Walter Benjamin 1Uno de los ensayos de Calle de dirección única, el libro que Walter Benjamin escribió entre Berlín y París durante los años veinte, se titula “Viaje por la inflación alemana”. No se trata de una argumentación teórica sobre la naturaleza financiera de la inflación. Tampoco hay divulgación factual ni exaltada polémica. Se trata de catorce fogonazos entre los escombros.

La travesía de Benjamin entre aquellos escombros no es solo económica sino moral, sociológica, psicológica. La teología también asoma, como en casi todo lo que escribió el ensayista berlinés. Hablar de dinero en términos exclusivamente económicos era caer en una trampa solipsista y sospechosamente simplificadora. Lo contrario era también cierto: todos los temas —la lengua misma en que eran tratados, quizá— conducían al Reichsbank.

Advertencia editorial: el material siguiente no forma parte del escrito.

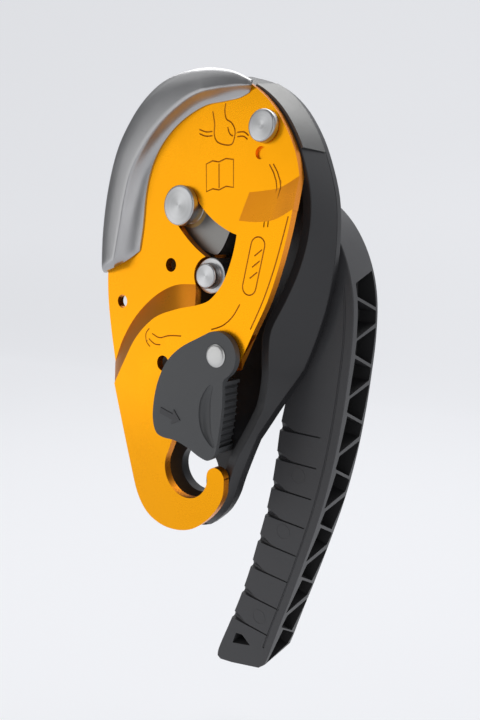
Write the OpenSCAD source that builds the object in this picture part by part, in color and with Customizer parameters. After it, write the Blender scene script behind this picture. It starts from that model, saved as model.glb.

El contexto: al perder la guerra, Alemania —entonces una incipiente democracia parlamentaria gobernada por una aristocracia liberal— ganó un ramillete de severas sanciones económicas por parte de los vencedores americanos, franceses y británicos. El Estado alemán estaba en bancarrota, aunque no oficialmente: sus deudas no podían ser pagadas, pero aun así seguía endeudándose. Para saldar deudas internas, o para rematarlas, Berlín y Viena —poderosas pero ya aisladas capitales financieras— multiplicaron la producción de dinero inorgánico. El Estado seguía como si nada, gastando en obras, pensiones y programas sociales, pero la economía era una ruina. La inflación llegó a 182 billones por ciento.

En la penuria económica de la primera posguerra Benjamin vio otras miserias. Los desechos y la podredumbre —escribió con característico vuelo visionario— crecen como muros levantados por manos invisibles. No eran tan invisibles, de todos modos, aquellas manos. Al menos para Benjamin, eran sin más la sombra invariable del dinero o del mercado económico: destructor de vínculos, creador de desconfianza ciudadana, egoísmo y masificación. Más que invisibles, las manos —todas las manos— eran viles. También, a menudo, sangrientas.

El ensayo de Benjamin era un alerta mordaz: la inflación no era una anécdota del capitalismo sino su deriva inevitable. La prosperidad anterior a la guerra era apenas su más edulcorada ficción. A juicio del pensador alemán, la trama era otra, en realidad bíblicamente sombría. La inflación —lo dijo— era el diluvio. Su esperanza era que Noé fuese comunista.

El dinero era para Benjamin —como para el catolicismo contrarreformista y los utopistas decimonónicos, entre otros cruzados— el lado oscuro, por no decir demoníaco, de la trama social. La inflación de posguerra había ayudado a despertar una zona particularmente feroz —por aterrorizada y degradada— de la psique alemana.

Escribió: “Como el dinero constituye, por un lado, el centro absorbente de todos los intereses de la existencia, y, por otro, esta es precisamente la barrera ante la cual todas las relaciones humanas fracasan, cada vez desaparecen más, en el plano natural como en el moral, la confianza espontánea, la tranquilidad y la salud”. Puede uno percibir cierta nostalgia del tiempo —más bien mítico— en que el dinero no era un problema.

Más que como crítica general del capitalismo (sugestiva incluso cuando mesiánica y ahistórica), el ensayo de Benjamin es una iluminadora instantánea de aquella Alemania que comenzaba a confiar solo en sus más mezquinos fantasmas (y en su Banco Central).

Esto vio, al menos: la inflación era el fin de un camino. Como en la Venezuela actual, el Banco Central era una máquina de hacer ruinas.

Veremos si seguirá siendo avalada por tantos venezolanos.